Decentralized sliding force/position PD control of cooperative robots in operational space under Jacobian uncertainty

Cooperative robots have attracted the attention because they allow carrying out of tasks which cannot be done with a single robot. Though cooperative robot dynamics are quite complex to handle, regularly it is necessary to implement a nonlinear dynamics-based controller which guarantees fast tracking. A method for very fast constrained object maneuvering for non redundant rigid cooperative robot manipulators is proposed in this paper. The novelty of our approach lies in the fact that very fast decentralized Cartesian cooperative tracking is obtained without using the model of the robot nor exact knowledge of inverse Jacobian.

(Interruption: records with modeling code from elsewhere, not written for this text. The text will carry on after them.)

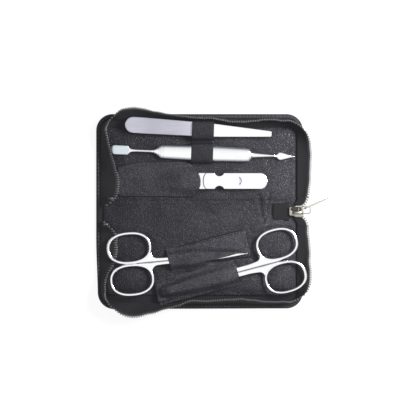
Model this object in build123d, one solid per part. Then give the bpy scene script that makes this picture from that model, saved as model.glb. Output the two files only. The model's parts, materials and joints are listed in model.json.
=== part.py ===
from build123d import *
import math
import os

# Zip-round manicure case of grained leather, shown opened flat.
# +Z points up out of the open case, X runs along the spine, Y across it.
# The origin is on the underside of the spine, at its middle. Sizes are in millimetres.

os.makedirs("parts", exist_ok=True)

# ---- driving dimensions: the case ----
half_length = 71.9          # half of the case along the spine
edge_y = 67.5               # far edge of each half, from the middle of the spine
corner_radius = 11.5
crease_y = 7.4              # fold line between the spine and each half, 2 mm up
leather_thick = 1.2
hem_width = 3.0             # turned-over edge of the outer leather
hem_height = 2.7
lining_thick = 0.8
lining_edge_z = 2.7         # the padded lining is low at its edge
lining_top_z = 4.8          # and fuller in the middle
lining_inset = 4.4          # from the leather's edge to the lining's edge
lining_slope = 11.0         # width of the rolled edge
board_thick = 0.5
spine_top_z = 3.2
spine_lining_thick = 0.6
part_gap = 0.05             # between layers that only lie on each other
tooth_gap = 0.12            # between the tape's edge and the bead of teeth

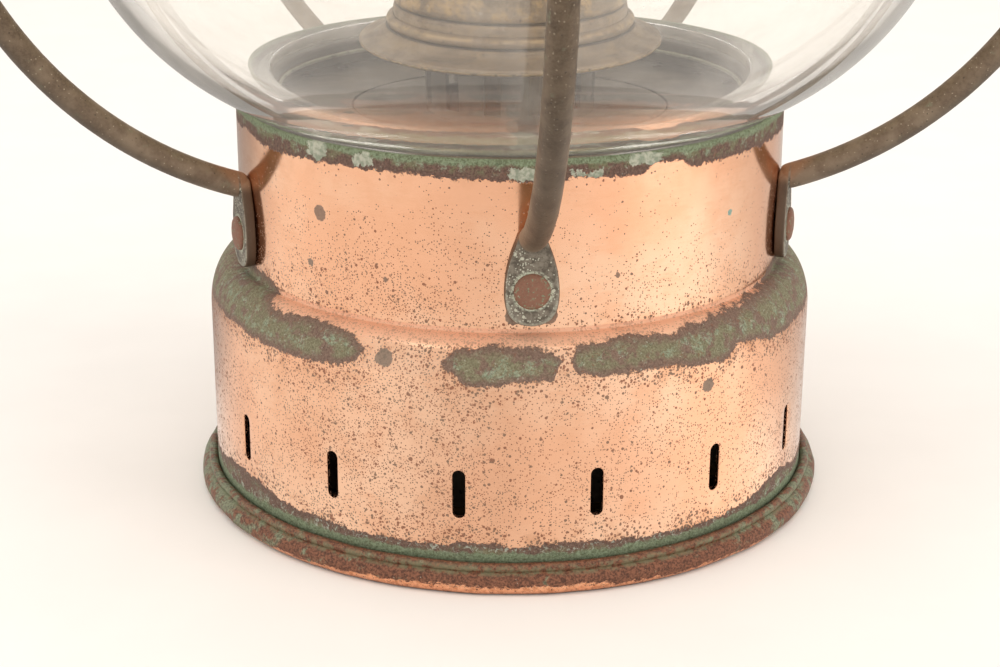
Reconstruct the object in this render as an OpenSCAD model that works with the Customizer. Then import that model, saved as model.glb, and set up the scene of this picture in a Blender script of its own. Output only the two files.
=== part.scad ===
// Copper ship's lantern with an onion-shaped glass globe: spun base with air slots,
// five bent guard rods, hinged ventilated hood, wire bail, and a drop-in oil font
// that carries a round-wick burner and its glass chimney.
// Units are millimetres. Z is up, the foot stands on Z = 0, and the front rod is on -Y.

/* [Base] */
// Outer radius of the drum
drum_r = 78; // [77.5:0.25:78.5]
// Sheet thickness of the spun copper
sheet = 1.2; // [1:0.1:1.4]
// Outer radius of the neck that carries the globe
neck_r = 69.6; // [69.4:0.1:69.8]
// Height of the neck's rim above the floor
rim_z = 102.4; // [102:0.1:103]
// Height of the centre of the air slots
slot_z = 24; // [23.5:0.5:26]
// Height of an air slot from end to end
slot_h = 12; // [10:0.5:13]
// Width of an air slot
slot_w = 3; // [2.4:0.2:3.6]
// Number of air slots round the drum
slot_count = 15; // [12:1:18]

/* [Foot] */
// Outer radius of the rolled bead the lantern stands on
foot_r = 82.3; // [82:0.1:83]
// Thickness of the rolled bead
bead_d = 5.8; // [5.4:0.1:6]

/* [Guard] */
// Diameter of a guard rod
rod_d = 6.35; // [6:0.05:6.6]
// Largest radius of a guard rod's centreline
guard_r = 141.95; // [141:0.25:143]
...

The model-free sliding PD force controller, driven by second order position/force commuting sliding surfaces, is presented, such that approximate compensation of nonlinear dynamics of each robot arises, and the residual error dynamics is finally cancelled by a chattering-free Cartesian sliding mode to guarantee convergence of position and force tracking errors. Notice that inverse kinematics are avoided by synthesized Cartesian, rather than joint, error sliding surfaces, thus the commuting manifold does not depend on the Jacobian, therefore, the system is robust against Jacobian uncertainty, A simulation study of two cooperative robots manipulating a constrained object shows the expected performance.